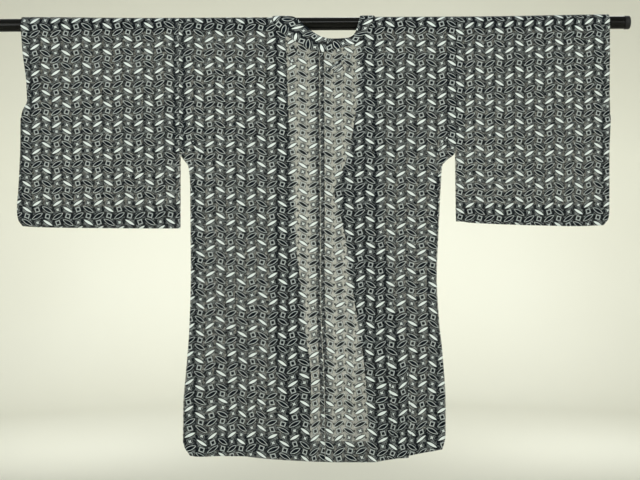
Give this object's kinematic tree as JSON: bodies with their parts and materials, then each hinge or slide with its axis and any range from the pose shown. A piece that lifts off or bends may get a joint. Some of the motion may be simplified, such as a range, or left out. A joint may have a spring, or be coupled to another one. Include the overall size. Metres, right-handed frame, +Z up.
{
  "type": "summer kimono overcoat hung on a rod",
  "caption": "Sheer knee-length kimono overcoat of haori cut, open at the front, hung flat on a round rod through both square sleeves.",
  "frame": {"origin": "on the rod's axis at the middle of the coat's back, where the rod holds the coat", "axes": "+X is the wearer's right, along the rod; +Y is the way the wearer faces, so the back looks towards -Y; +Z is up"},
  "size_m": [1.4206, 0.0366, 0.9863],
  "materials": {
    "navy_gauze": "sheer navy gauze with a small woven repeat of white and navy lenses and squares",
    "collar_gauze": "the same gauze, folded in four layers",
    "black_rod": "gloss black",
    "black_cap": "satin black"
  },
  "bodies": {
    "root": {"body_left": "navy_gauze", "body_right": "navy_gauze", "sleeve_left": "navy_gauze", "sleeve_right": "navy_gauze", "gusset_left": "navy_gauze", "gusset_right": "navy_gauze", "collar": "collar_gauze", "rod": "black_rod", "rod_cap_left": "black_cap", "rod_cap_right": "black_cap"}
  },
  "joints": []
}
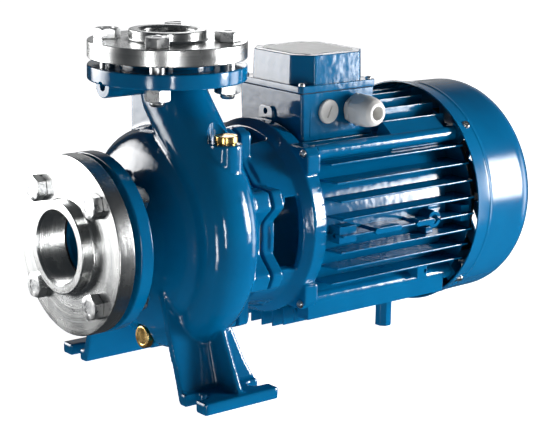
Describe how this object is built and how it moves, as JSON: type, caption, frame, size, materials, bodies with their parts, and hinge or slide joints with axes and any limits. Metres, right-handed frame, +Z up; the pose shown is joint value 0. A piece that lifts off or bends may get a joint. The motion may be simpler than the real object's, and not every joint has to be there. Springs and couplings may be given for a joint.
{
  "type": "centrifugal pump",
  "caption": "Close-coupled end-suction centrifugal pump with threaded counter-flanges, a cast volute on feet, an open lantern and a finned electric motor with a terminal box.",
  "frame": {"origin": "on the floor, under the middle of the pump's bounding box", "axes": "+X along the shaft from the suction branch to the motor's fan cover, +Z up along the delivery branch, -Y towards the side that the scroll runs out on"},
  "size_m": [0.574, 0.265, 0.3712],
  "materials": {
    "blue_paint": "gloss deep blue paint on cast iron",
    "stainless": "turned stainless steel",
    "bolt_steel": "bright bolt steel",
    "brass": "turned brass",
    "gasket_fibre": "dark fibre gasket",
    "white_plastic": "off-white plastic",
    "black_plastic": "black plastic and rubber",
    "shaft_steel": "ground steel"
  },
  "bodies": {
    "root": {"volute_casing": "blue_paint", "suction_branch": "blue_paint", "delivery_branch": "blue_paint", "near_foot": "blue_paint", "far_foot": "blue_paint", "suction_counter_flange": "stainless", "delivery_counter_flange": "stainless", "suction_gasket": "gasket_fibre", "delivery_gasket": "gasket_fibre", "suction_bolt_1": "bolt_steel", "suction_bolt_2": "bolt_steel", "suction_bolt_3": "bolt_steel", "suction_bolt_4": "bolt_steel", "suction_nut_1": "bolt_steel", "suction_nut_2": "bolt_steel", "suction_nut_3": "bolt_steel", "suction_nut_4": "bolt_steel", "delivery_bolt_1": "bolt_steel", "delivery_bolt_2": "bolt_steel", "delivery_bolt_3": "bolt_steel", "delivery_bolt_4": "bolt_steel", "delivery_nut_1": "bolt_steel", "delivery_nut_2": "bolt_steel", "delivery_nut_3": "bolt_steel", "delivery_nut_4": "bolt_steel", "filling_plug": "brass", "drain_plug": "brass", "impeller": "stainless", "pump_shaft": "shaft_steel", "casing_cover": "shaft_steel", "lantern_bracket": "blue_paint", "motor_frame": "blue_paint", "support_foot": "blue_paint", "rear_shield": "blue_paint", "cooling_fan": "black_plastic", "fan_cover": "blue_paint", "terminal_box": "blue_paint", "terminal_box_lid": "blue_paint", "blind_plug": "white_plastic", "cable_gland": "white_plastic"}
  },
  "joints": []
}
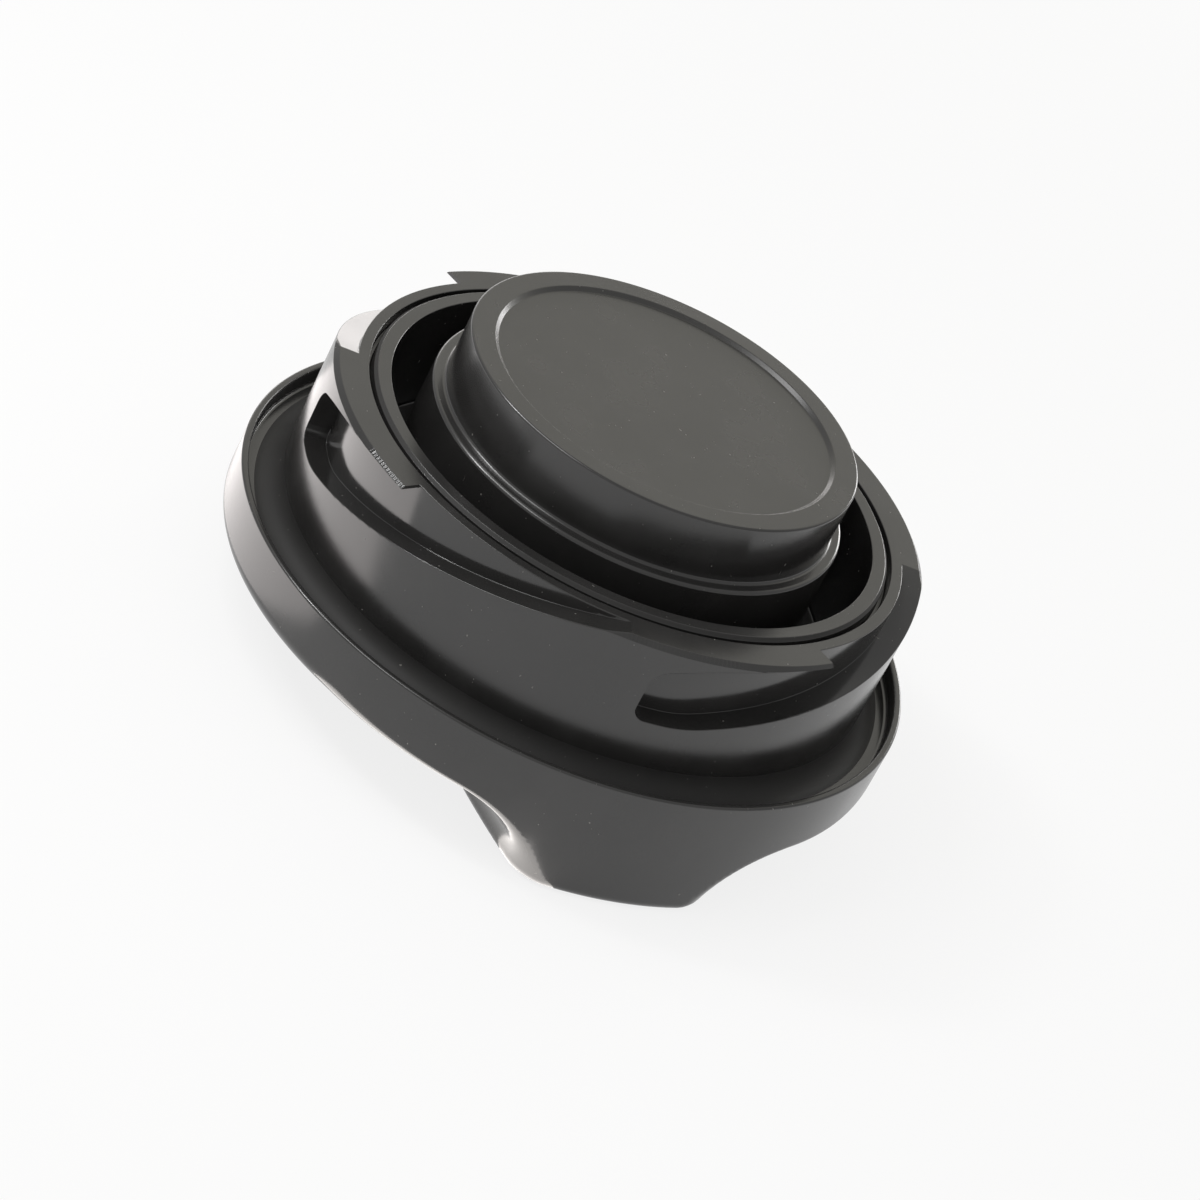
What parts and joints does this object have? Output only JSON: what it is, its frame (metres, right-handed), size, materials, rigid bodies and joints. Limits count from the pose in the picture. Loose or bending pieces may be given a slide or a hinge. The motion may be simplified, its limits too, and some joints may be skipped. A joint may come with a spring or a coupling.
{
  "type": "oil filler cap",
  "caption": "Machined oil filler cap: quarter-turn bayonet skirt with helical slots, central plug, seal channel and a scooped finger grip.",
  "frame": {"origin": "on the cap's axis, in the flat outer face of the grip, which the cap stands on", "axes": "+Z along the axis, out of the plug that enters the filler neck; X along the grip bar, with a finger scoop on each side of it in Y"},
  "size_m": [0.07, 0.07, 0.0341],
  "materials": {
    "cap_body": "black anodised, satin, fine turning marks"
  },
  "bodies": {
    "root": {"cap_body": "cap_body"}
  },
  "joints": []
}
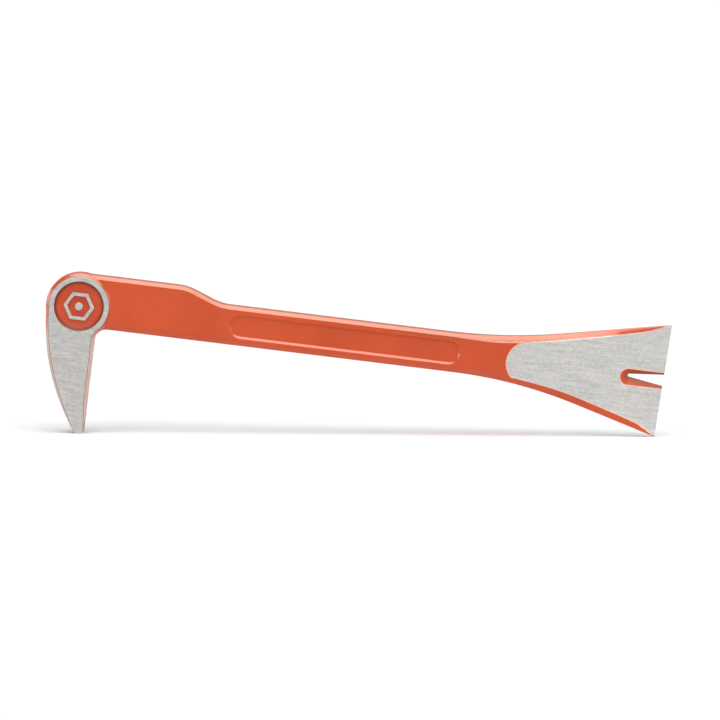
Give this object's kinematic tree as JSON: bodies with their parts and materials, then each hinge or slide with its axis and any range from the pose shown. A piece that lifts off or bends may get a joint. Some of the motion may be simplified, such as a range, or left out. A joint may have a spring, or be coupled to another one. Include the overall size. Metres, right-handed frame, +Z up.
====
=== What to produce ===
Repeat the records exactly, including every line.

=== Task solution ===
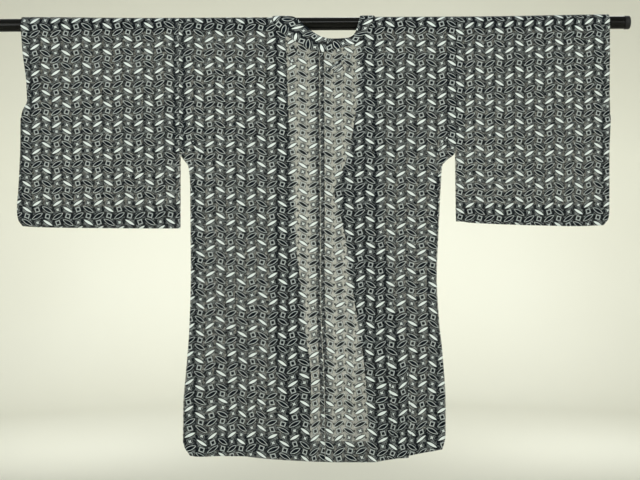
Give this object's kinematic tree as JSON: bodies with their parts and materials, then each hinge or slide with its axis and any range from the pose shown. A piece that lifts off or bends may get a joint. Some of the motion may be simplified, such as a range, or left out. A joint may have a spring, or be coupled to another one. Include the overall size. Metres, right-handed frame, +Z up.
{
  "type": "summer kimono overcoat hung on a rod",
  "caption": "Sheer knee-length kimono overcoat of haori cut, open at the front, hung flat on a round rod through both square sleeves.",
  "frame": {"origin": "on the rod's axis at the middle of the coat's back, where the rod holds the coat", "axes": "+X is the wearer's right, along the rod; +Y is the way the wearer faces, so the back looks towards -Y; +Z is up"},
  "size_m": [1.4206, 0.0366, 0.9863],
  "materials": {
    "navy_gauze": "sheer navy gauze with a small woven repeat of white and navy lenses and squares",
    "collar_gauze": "the same gauze, folded in four layers",
    "black_rod": "gloss black",
    "black_cap": "satin black"
  },
  "bodies": {
    "root": {"body_left": "navy_gauze", "body_right": "navy_gauze", "sleeve_left": "navy_gauze", "sleeve_right": "navy_gauze", "gusset_left": "navy_gauze", "gusset_right": "navy_gauze", "collar": "collar_gauze", "rod": "black_rod", "rod_cap_left": "black_cap", "rod_cap_right": "black_cap"}
  },
  "joints": []
}
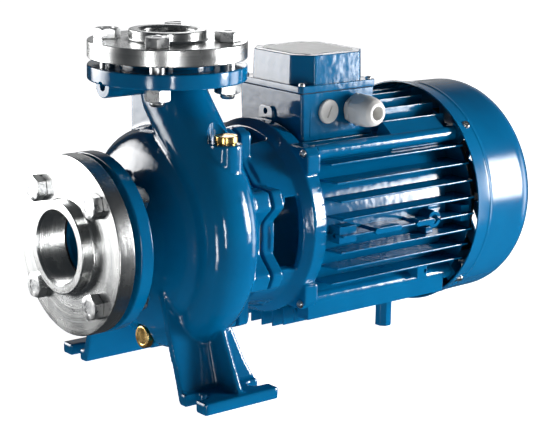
Describe how this object is built and how it moves, as JSON: type, caption, frame, size, materials, bodies with their parts, and hinge or slide joints with axes and any limits. Metres, right-handed frame, +Z up; the pose shown is joint value 0. A piece that lifts off or bends may get a joint. The motion may be simpler than the real object's, and not every joint has to be there. Springs and couplings may be given for a joint.
{
  "type": "centrifugal pump",
  "caption": "Close-coupled end-suction centrifugal pump with threaded counter-flanges, a cast volute on feet, an open lantern and a finned electric motor with a terminal box.",
  "frame": {"origin": "on the floor, under the middle of the pump's bounding box", "axes": "+X along the shaft from the suction branch to the motor's fan cover, +Z up along the delivery branch, -Y towards the side that the scroll runs out on"},
  "size_m": [0.574, 0.265, 0.3712],
  "materials": {
    "blue_paint": "gloss deep blue paint on cast iron",
    "stainless": "turned stainless steel",
    "bolt_steel": "bright bolt steel",
    "brass": "turned brass",
    "gasket_fibre": "dark fibre gasket",
    "white_plastic": "off-white plastic",
    "black_plastic": "black plastic and rubber",
    "shaft_steel": "ground steel"
  },
  "bodies": {
    "root": {"volute_casing": "blue_paint", "suction_branch": "blue_paint", "delivery_branch": "blue_paint", "near_foot": "blue_paint", "far_foot": "blue_paint", "suction_counter_flange": "stainless", "delivery_counter_flange": "stainless", "suction_gasket": "gasket_fibre", "delivery_gasket": "gasket_fibre", "suction_bolt_1": "bolt_steel", "suction_bolt_2": "bolt_steel", "suction_bolt_3": "bolt_steel", "suction_bolt_4": "bolt_steel", "suction_nut_1": "bolt_steel", "suction_nut_2": "bolt_steel", "suction_nut_3": "bolt_steel", "suction_nut_4": "bolt_steel", "delivery_bolt_1": "bolt_steel", "delivery_bolt_2": "bolt_steel", "delivery_bolt_3": "bolt_steel", "delivery_bolt_4": "bolt_steel", "delivery_nut_1": "bolt_steel", "delivery_nut_2": "bolt_steel", "delivery_nut_3": "bolt_steel", "delivery_nut_4": "bolt_steel", "filling_plug": "brass", "drain_plug": "brass", "impeller": "stainless", "pump_shaft": "shaft_steel", "casing_cover": "shaft_steel", "lantern_bracket": "blue_paint", "motor_frame": "blue_paint", "support_foot": "blue_paint", "rear_shield": "blue_paint", "cooling_fan": "black_plastic", "fan_cover": "blue_paint", "terminal_box": "blue_paint", "terminal_box_lid": "blue_paint", "blind_plug": "white_plastic", "cable_gland": "white_plastic"}
  },
  "joints": []
}
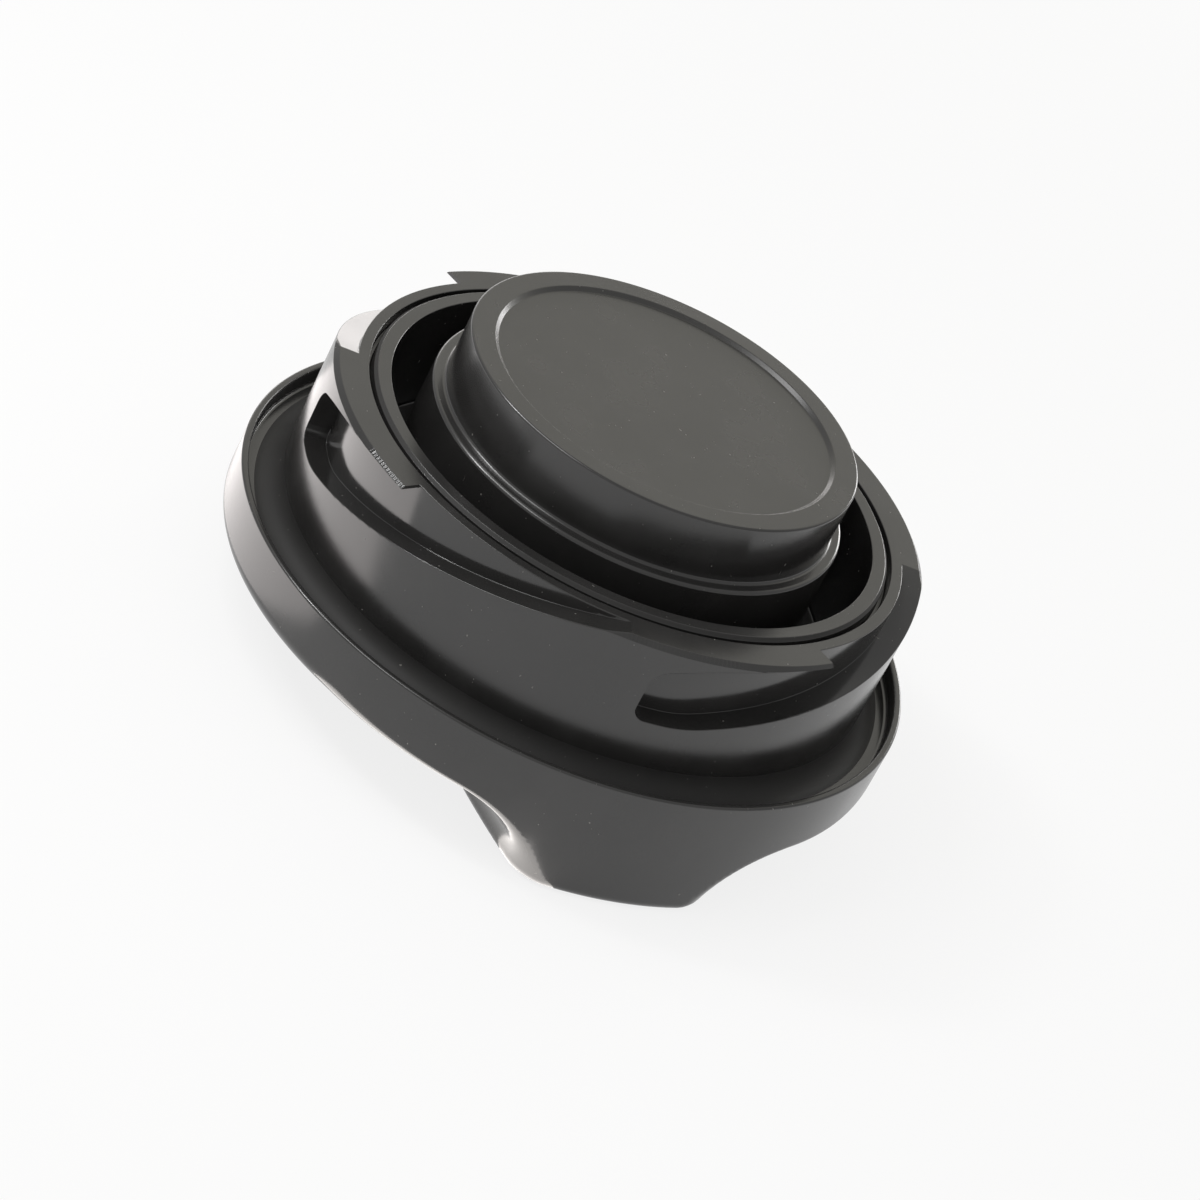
What parts and joints does this object have? Output only JSON: what it is, its frame (metres, right-handed), size, materials, rigid bodies and joints. Limits count from the pose in the picture. Loose or bending pieces may be given a slide or a hinge. The motion may be simplified, its limits too, and some joints may be skipped. A joint may come with a spring or a coupling.
{
  "type": "oil filler cap",
  "caption": "Machined oil filler cap: quarter-turn bayonet skirt with helical slots, central plug, seal channel and a scooped finger grip.",
  "frame": {"origin": "on the cap's axis, in the flat outer face of the grip, which the cap stands on", "axes": "+Z along the axis, out of the plug that enters the filler neck; X along the grip bar, with a finger scoop on each side of it in Y"},
  "size_m": [0.07, 0.07, 0.0341],
  "materials": {
    "cap_body": "black anodised, satin, fine turning marks"
  },
  "bodies": {
    "root": {"cap_body": "cap_body"}
  },
  "joints": []
}
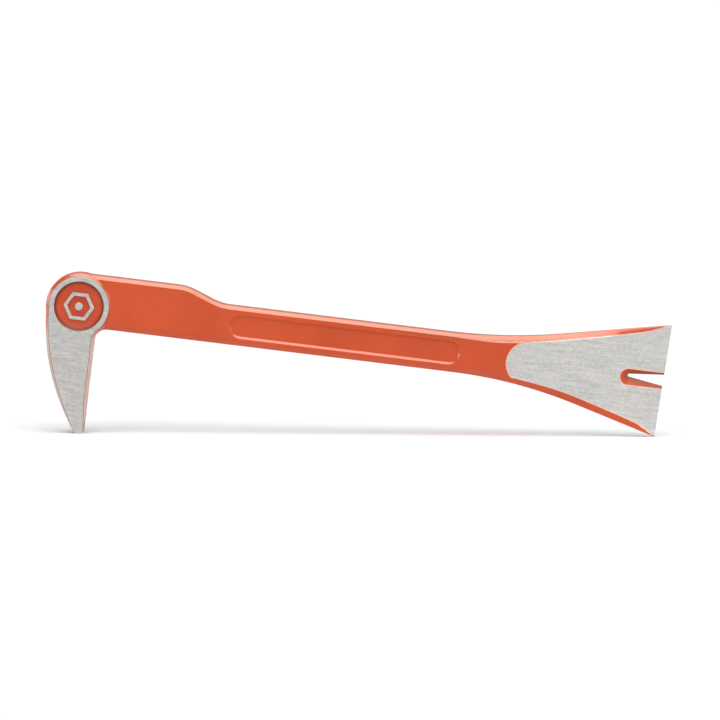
Give this object's kinematic tree as JSON: bodies with their parts and materials, then each hinge or slide with its axis and any range from the pose shown. A piece that lifts off or bends may get a joint. Some of the motion may be simplified, such as a range, or left out. A joint may have a spring, or be coupled to another one. Include the overall size. Metres, right-handed frame, +Z up.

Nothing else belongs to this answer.